Scaling Laws For Dense Retrieval
Yan Fang, Jingtao Zhan, Qingyao Ai, Jiaxin Mao, Weihang Su, Jia Chen, Yiqun Liu
TL;DR
This paper demonstrates that dense retrieval models exhibit clear power-law scaling with respect to both model size and annotated data size when evaluated with a continuous metric, contrastive entropy. By systematically varying pre-trained backbones and annotation strategies on MSMARCO and T2Ranking, the authors establish model-size and data-size scaling laws and introduce a joint law to capture their interaction, enabling budget-aware resource planning. They further show how annotation quality modulates scaling and propose an application to optimize training under cost constraints, including the impact of inference costs. The work provides a practical framework for predicting DR performance, guiding data collection, model selection, and annotation strategies, while outlining limitations and directions for expanding scaling analyses to broader architectures and domains.
Abstract
Scaling up neural models has yielded significant advancements in a wide array of tasks, particularly in language generation. Previous studies have found that the performance of neural models frequently adheres to predictable scaling laws, correlated with factors such as training set size and model size.
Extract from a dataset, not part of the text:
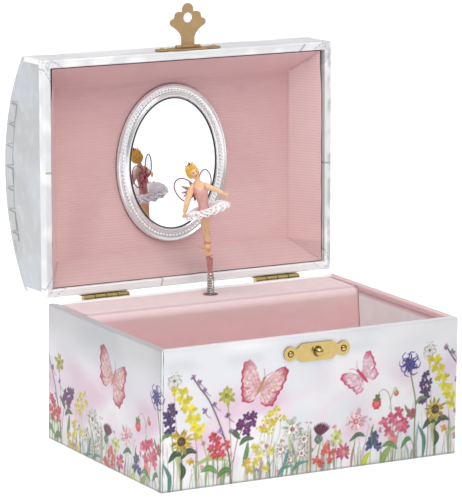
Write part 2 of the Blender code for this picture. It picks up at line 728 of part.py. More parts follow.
def screw(name, place, head_base, length, shank, head, steel):
    """A slotted cheese-head screw along Y, its head towards the front."""
    profile = [(shank, head_base + length), (shank, head_base), (head, head_base),
               (head, head_base - 0.9 * MM), (head * 0.85, head_base - 1.1 * MM)]
    body = lathe(name, "Y", place, profile, steel, sides=12)
    low = (place[0] - 2 * head, head_base - 2 * MM, place[1] - 0.2 * MM)
    high = (place[0] + 2 * head, head_base - 0.6 * MM, place[1] + 0.2 * MM)
    cut(body, box(f"{name}_slot", low, high))


def music_cylinder(brass):
    """The pinned drum with its arbor and, at the foot, the pinion that the crown wheel drives."""
    sides, rows = 36, NOTES
    centre = (CYLINDER_X, CYLINDER_Y)
    bm = bmesh.new()
    rings = []
    for i in range(rows + 1):
        z = DRUM_LOW + (DRUM_HIGH - DRUM_LOW) * i / rows
        rings.append([(a, b, z) for a, b in circle(centre, CYLINDER_RADIUS, sides)])
    add_loft(bm, rings)
    bm.faces.ensure_lookup_table()
    walls = [f for f in bm.faces if len(f.verts) == 4]
    raised = [walls[(row * sides + (row * 11 + 7) % sides)] for row in range(rows)]
    raised += [walls[(row * sides + (row * 17 + 20) % sides)] for row in range(0, rows, 2)]
    for face in raised:
        bmesh.ops.inset_individual(bm, faces=[face], thickness=PIN_INSET)
        middle = face.calc_center_median()
        away = Vector((middle.x - centre[0], middle.y - centre[1], 0)).normalized()
        out = bmesh.ops.extrude_discrete_faces(bm, faces=[face])["faces"][0]
        bmesh.ops.translate(bm, verts=out.verts, vec=away * PIN_HEIGHT)
    drum = finish("music_cylinder", bm, brass)
    join(drum, rod("cylinder_arbor", "Z", centre, 1.0 * MM, 22.0 * MM, 58.0 * MM, sides=16))
    phase = mesh_phase(PINION_TEETH, math.radians(90))
    teeth = gear_outline(centre, PINION_TEETH, phase=phase)
    join(drum, prism("cylinder_pinion", teeth, "Z", DRIVE_PINION_Z - 1.2 * MM, DRIVE_PINION_Z + 1.2 * MM))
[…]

This insight is invaluable, especially as large-scale experiments grow increasingly resource-intensive. Yet, such scaling law has not been fully explored in dense retrieval due to the discrete nature of retrieval metrics and complex relationships between training data and model sizes in retrieval tasks. In this study, we investigate whether the performance of dense retrieval models follows the scaling law as other neural models. We propose to use contrastive log-likelihood as the evaluation metric and conduct extensive experiments with dense retrieval models implemented with different numbers of parameters and trained with different amounts of annotated data. Results indicate that, under our settings, the performance of dense retrieval models follows a precise power-law scaling related to the model size and the number of annotations. Additionally, we examine scaling with prevalent data augmentation methods to assess the impact of annotation quality, and apply the scaling law to find the best resource allocation strategy under a budget constraint. We believe that these insights will significantly contribute to understanding the scaling effect of dense retrieval models and offer meaningful guidance for future research endeavors.